I chatted with two rangers, Julie and Vilay, who were going to give the youth group a talk. Vilay was enjoying a break from her deployment as a fire ranger in the wildfire plagued areas of Eastern Washington. She said the air quality was better here, and her cough was going away. She had never backpacked before- but it was growing on her. They were dividing their time between the youth group putting in the pit toilet in Mazama Park, and the group at Climber’s Camp.
I took shelter in the lee of a rock, since the wind sweeping off the glaciers was quite cold on an 80 degree day in the mountains, and took pictures of crevasses in the Easton Glacier.
This is late in the season, when crevasses are usually visible, but higher up, I could see a light snow layer over the surface. I noticed that a group that seemed to be guided (in identical tents, and herded like cattle) climbed in the evening. I wondered if they avoiding icy conditions that can become a sliding hazard if a climber slips. Even skilled climbers have lost footing on August ice and careened down a slick glacier surface to their deaths.

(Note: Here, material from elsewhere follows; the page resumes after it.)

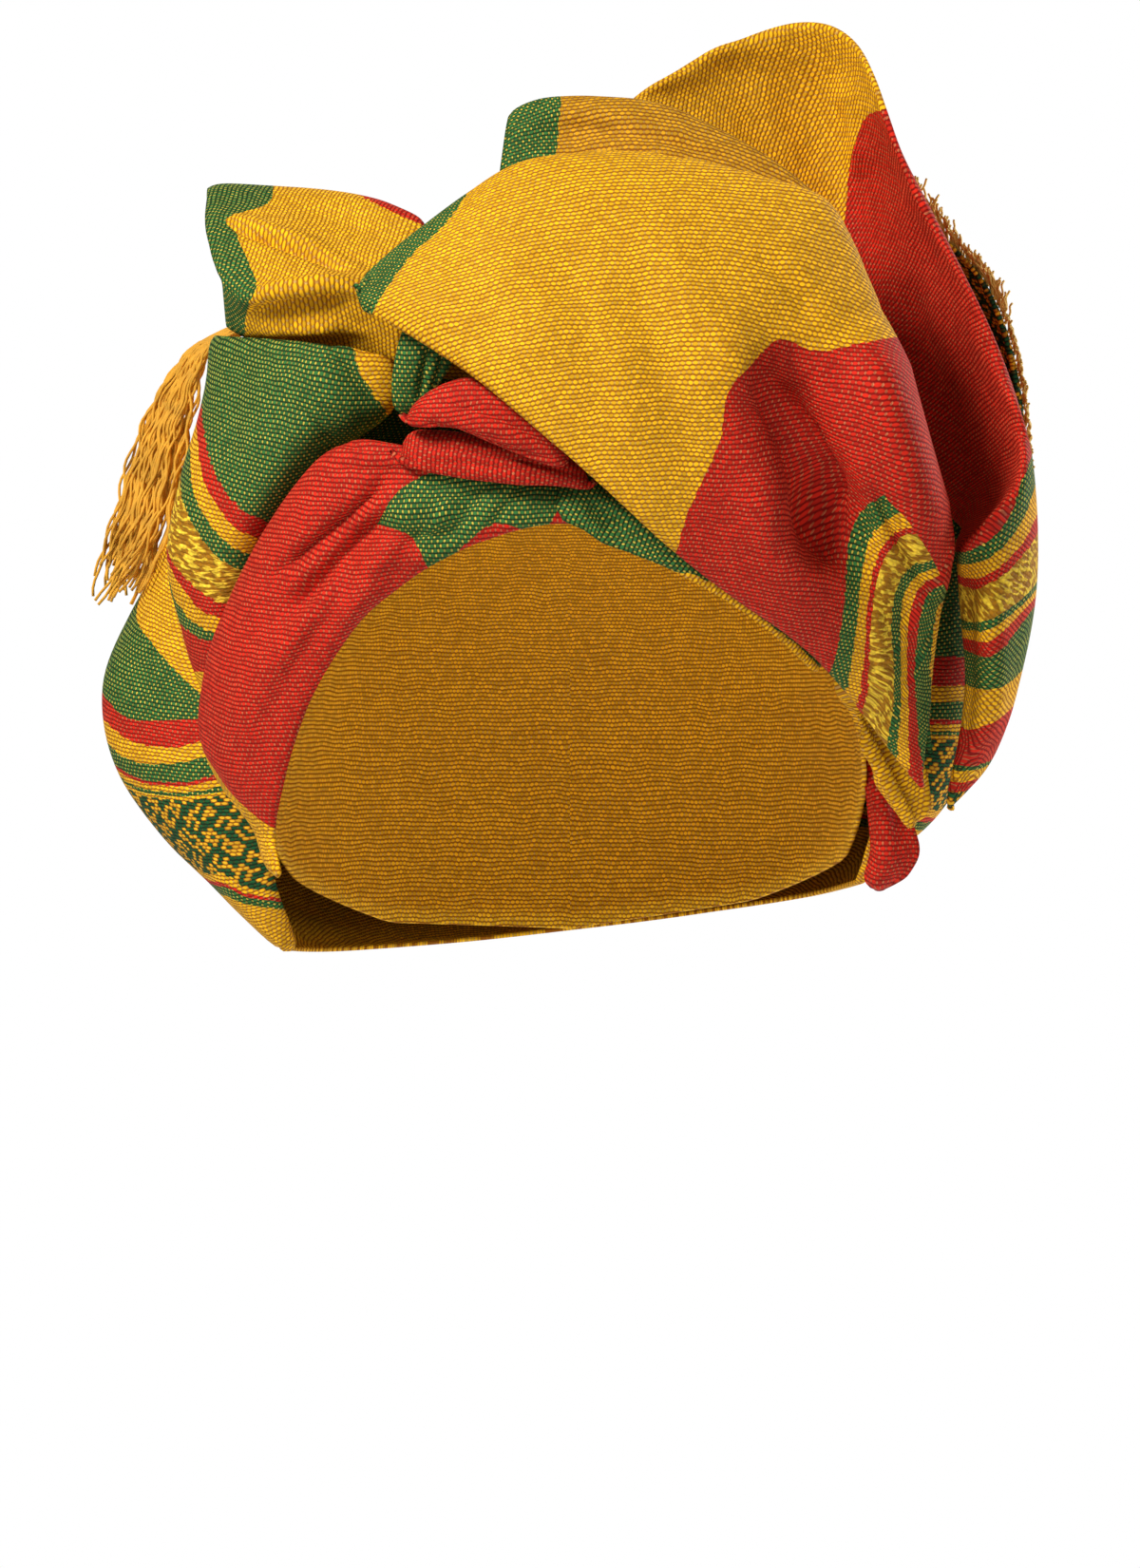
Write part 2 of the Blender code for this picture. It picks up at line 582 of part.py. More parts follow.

What was most interesting to me, now that I’ve become older and distinctly batty, were the butterflies fiercely defending their patch of greenery and trying to complete a life cycle in the short alpine summer. At one point, I saw clouds of checkerspots rising in a tornado against an invading Western white.
And there were marmots- now dwindling in number, but according to Julie the Ranger, who does surveys, stable in this area at 46. It’s hot for them, and I see a mother chillin’ on the snow, sprawled out while her baby tried to get her to come feed or nap in the den. People are up here with dogs, and hopefully keeping them in check. Julie says that marmots are suffering on the busy Skyline Divide Trail, possibly because of disturbance. Later, I hear some kids whistling at them, and then passing the “trail closed” sign into marmot territory, which gets them calling. Come on, folks- teach your kids better manners. If they’re picking on animals at this age, they’ll be torturing people later on.
The night was lovely, with moonlight bathing the mountain and meadows and all of us sleeping beneath it. I woke at one point to tremendous rock or ice fall, sounding like thunder in the night. It happened twice in short order, suggesting maybe a serac went tumbling and took a buddy with it. A couple folks I talked to the next day said the sound woke them, too, and they thought there might even be an earthquake.The next morning I left my camp set up and hiked to the Park Butte fire lookout. The morning light illuminated fields of pink heather still in bloom. The trail winds up a rock garden and past two tarns, then winds around a bluff and approaches the lookout on a ledge.
At the lookout, I met a dog- probably a Staffordshire bull terrier- named Bear. Bear was an older dog who couldn’t bear to look at the dizzying view, and would stand on the stairs, or preferably my feet, with her eyes closed to feel secure. Bear was lucky she was a dog when the two groups of hunters on the high country black bear hunt had passed the day before. The nice young men were all dressed in Cabelas best- camo from head to foot and guns carried in safety position. They actually missed the black bear that the lookout overnighters and several campers saw. All the campers were happy that the bear lived to see another day.
On the way down, I followed the nice young women I met the day before, cousins. One worked for North Cascades Institute, the other was a piano repairwoman. They were typical of the great young gals I meet now in the backcountry: free-spirited, happy,but and independent, loving the outdoors and their lives. It gives my heart a lift to see this change- there is a light of hope for us women after all, and we are that light.